Prediction of tool wear in milling process based on BP neural network optimized by firefly algorithm

Abstract

Long-time discontinuous contact is easy to cause tool wear during milling. To decrease the impact of severe wear on workpiece quality and processing efficiency, cutting tools should be replaced timely. Therefore, tool wear prediction is an important aspect in improving process efficiency, ensuring machining precision and realizing intelligent manufacturing. To boost the precision of online prediction of tool wear, this paper suggests a novel approach to monitor tool wear by optimizing backpropagation (BP) neural network via firefly algorithm (FA). Specifically, the progressive semi-soft threshold function is applied to the process of cutting force signal noise reduction, which reduces redundant signals and noise interference in the signal. Time-domain analysis, frequency-domain analysis, and wavelet packet decomposition are utilized, cutting force features are extracted, and Pearson correlation coefficient is used to sift out signal features that are highly connected to tool wear. The FA is used to improve the BP neural network's weights and thresholds. Through learning nonlinear mapping, relationship between tool flank wear and signal features is realized.
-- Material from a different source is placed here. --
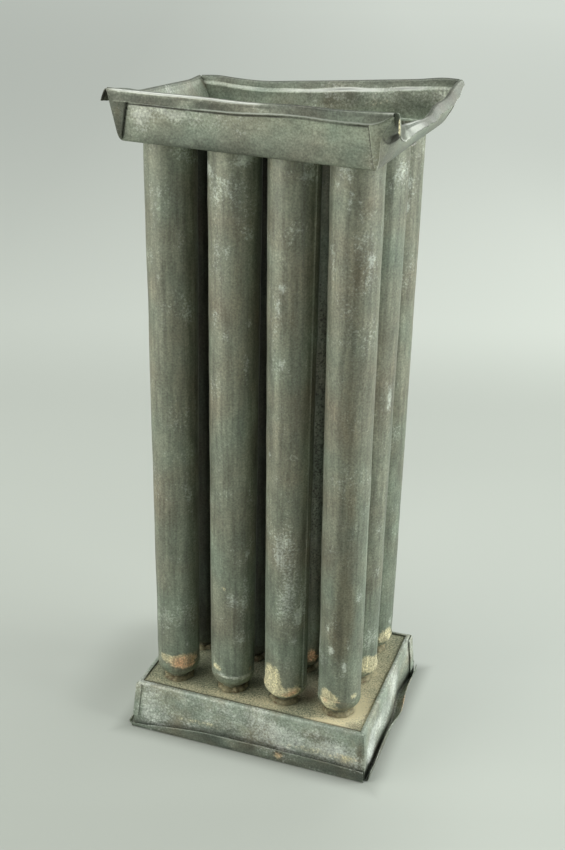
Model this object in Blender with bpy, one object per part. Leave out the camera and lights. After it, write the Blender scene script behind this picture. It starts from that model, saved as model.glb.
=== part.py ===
"""Tinplate candle mould with twelve tubes in three rows of four.

A folded pan at the top takes the hot tallow or wax and opens into twelve tapered barrels.
Each barrel ends in a rounded tip whose nozzle goes through the base plate, where the wick is drawn in.
The base plate sits under the turned-in lip of a flared skirt that stands on the table.
Everything is thin tinned sheet, joined with soft solder.  Units are metres, +Z is up.
The origin is on the table, at the middle of the foot.
"""

import math

import bmesh
import bpy

MM = 0.001

# Stock and clearances
SHEET = 0.4 * MM
GAP = 0.3 * MM
FACET_ROOM = 0.1 * MM

# Tube pattern
COLUMNS = 4
ROW_NAMES = ("front", "middle", "back")
TUBE_GAP_X = 4.3 * MM
TUBE_GAP_Y = 5.3 * MM

# Heights
HEIGHT = 282 * MM
BASE_HEIGHT = 21.5 * MM
TRAY_DEPTH = 20 * MM

# Barrels: rolled and lapped sheet, widest at the mouth
MOUTH_RADIUS = 10.1 * MM
BARREL_TAPER = 0.95 * MM
MOUTH_PROUD = 0.8 * MM
LAP_WIDTH = 3.0 * MM
LAP_FADE_DEG = 20
LAP_STEP_DEG = 1
BARREL_POINTS = 28
# Heading of each lapped seam, seen from above, row by row from the front
SEAM_HEADINGS_DEG = (
    (150, 200, -35, 100),
    (60, 250, 120, 160),
    (100, 60, 130, 200),
)

# Tips: a collar inside the barrel, a rounded shoulder, a neck, and a nozzle under the plate
COLLAR_HEIGHT = 4.0 * MM
COLLAR_CLEARANCE = 0.35 * MM
SHOULDER_HEIGHT = 4.5 * MM
SHOULDER_ARC_DEG = (0, 32, 62, 90)
SHOULDER_INSIDE_ARC_DEG = (0, 50, 90)
NECK_HEIGHT = 4.0 * MM
NECK_RADIUS = 5.0 * MM
NECK_TAPER = 0.3 * MM
NOZZLE_LENGTH = 7.0 * MM
NOZZLE_END_RADIUS = 2.6 * MM
WICK_HOLE_RADIUS = 1.2 * MM
TIP_SEGMENTS = 18

# Solder fillets
MOUTH_FILLET_WIDTH = 1.2 * MM
MOUTH_FILLET_HEIGHT = 0.7 * MM
NECK_FILLET_WIDTH = 2.0 * MM
NECK_FILLET_HEIGHT = 1.6 * MM
FILLET_SEGMENTS = 18

# Top tray: a pan folded from one sheet
TRAY_MARGIN_X = 2.6 * MM
TRAY_MARGIN_Y = 5.4 * MM
TRAY_FLARE_X = 5.4 * MM
TRAY_FLARE_Y = 2.7 * MM
TRAY_BEND_RADIUS = 0.9 * MM
TRAY_HEM_WIDTH = 5.0 * MM
TRAY_HEM_LEAN_X_DEG = 30
TRAY_HEM_LEAN_Y_DEG = 2
WEB_WIDTH = 8.0 * MM
WEB_RISE = 0.25 * MM
MOUTH_HOLE_SEGMENTS = 24

# Base: a perforated plate under the lip of a skirt
BASE_MARGIN_X = 4.5 * MM
BASE_MARGIN_Y = 3.6 * MM
NECK_HOLE_SEGMENTS = 18
LIP_WIDTH = 1.8 * MM
LIP_OVERLAP = 1.0 * MM
SKIRT_FLARE_X = 2.0 * MM
SKIRT_FLARE_Y = 2.0 * MM
SKIRT_BEND_RADIUS = 1.0 * MM
SKIRT_HEM_WIDTH = 4.6 * MM
SKIRT_HEM_LEAN_X_DEG = 14
SKIRT_HEM_LEAN_Y_DEG = 12
CORNER_TAB_WIDTH = 3.5 * MM
CORNER_TAB_RISE = 0.4 * MM

# Every hem turns round this inside radius, with a flat facet along its crest
HEM_BEND_RADIUS = 0.7 * MM
HEM_ARC_DEG = (145, 110, 70, 35)
HEM_CREST_DEG = 70

# Sizes that follow from the ones above
SHOULDER_RADIUS = MOUTH_RADIUS - BARREL_TAPER
PITCH_X = 2 * MOUTH_RADIUS + TUBE_GAP_X
PITCH_Y = 2 * MOUTH_RADIUS + TUBE_GAP_Y
SPAN_X = PITCH_X * (COLUMNS - 1) / 2
SPAN_Y = PITCH_Y * (len(ROW_NAMES) - 1) / 2
NECK_TOP = BASE_HEIGHT + NECK_HEIGHT
BARREL_FOOT = NECK_TOP + SHOULDER_HEIGHT
TRAY_FLOOR = HEIGHT - TRAY_DEPTH
TRAY_FLOOR_TOP = TRAY_FLOOR + SHEET
BARREL_MOUTH = TRAY_FLOOR_TOP + MOUTH_PROUD
TRAY_HALF_X = SPAN_X + MOUTH_RADIUS + TRAY_MARGIN_X
TRAY_HALF_Y = SPAN_Y + MOUTH_RADIUS + TRAY_MARGIN_Y
LIP_HALF_X = SPAN_X + SHOULDER_RADIUS + BASE_MARGIN_X
LIP_HALF_Y = SPAN_Y + SHOULDER_RADIUS + BASE_MARGIN_Y
MOUTH_HOLE_RADIUS = MOUTH_RADIUS + SHEET + GAP + FACET_ROOM
NECK_AT_PLATE = NECK_RADIUS - NECK_TAPER
NECK_HOLE_RADIUS = NECK_AT_PLATE + GAP + FACET_ROOM
SKIRT_HEIGHT = BASE_HEIGHT + GAP + SHEET


def new_object(name, mesh_builder, colour, roughness):
    """Make a mesh object of the given name from a bmesh, with its own tin finish."""
    bmesh.ops.recalc_face_normals(mesh_builder, faces=mesh_builder.faces)
    mesh = bpy.data.meshes.new(name)
    mesh_builder.to_mesh(mesh)
    mesh_builder.free()
    mesh.shade_smooth()
    mesh.set_sharp_from_angle(angle=math.radians(30))
    obj = bpy.data.objects.new(name, mesh)
    bpy.context.scene.collection.objects.link(obj)
    material = bpy.data.materials.new(name)
    material.use_nodes = True
    shader = material.node_tree.nodes["Principled BSDF"]
    shader.inputs["Base Color"].default_value = (*colour, 1)
    shader.inputs["Roughness"].default_value = roughness
    shader.inputs["Metallic"].default_value = 0.9
    mesh.materials.append(material)
    return obj


TIN = (0.30, 0.32, 0.28)
SOLDER = (0.42, 0.40, 0.34)


def new_cutter(name, mesh_builder):
    """Make a hidden object that a Boolean uses."""
    cutter = new_object(name, mesh_builder, TIN, 0.5)
    cutter.hide_render = True
    cutter.display_type = "WIRE"
    return cutter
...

A prediction model of tool wear of FA-BP is constructed. Milling experiments validate the prediction model in the milling process. The experimental outcomes confirm the precision and reliability of the method. In comparison to BP neural network, genetic algorithm optimized BP neural network and particle swarm optimization algorithm optimized BP neural network prediction method, it has a greater prediction accuracy and a stronger training impact, and has superior performance. The research results can give a theoretical foundation and technological assistance for predicting tool wear, which is crucial for improving workpiece quality, processing efficiency, and promoting intelligent development.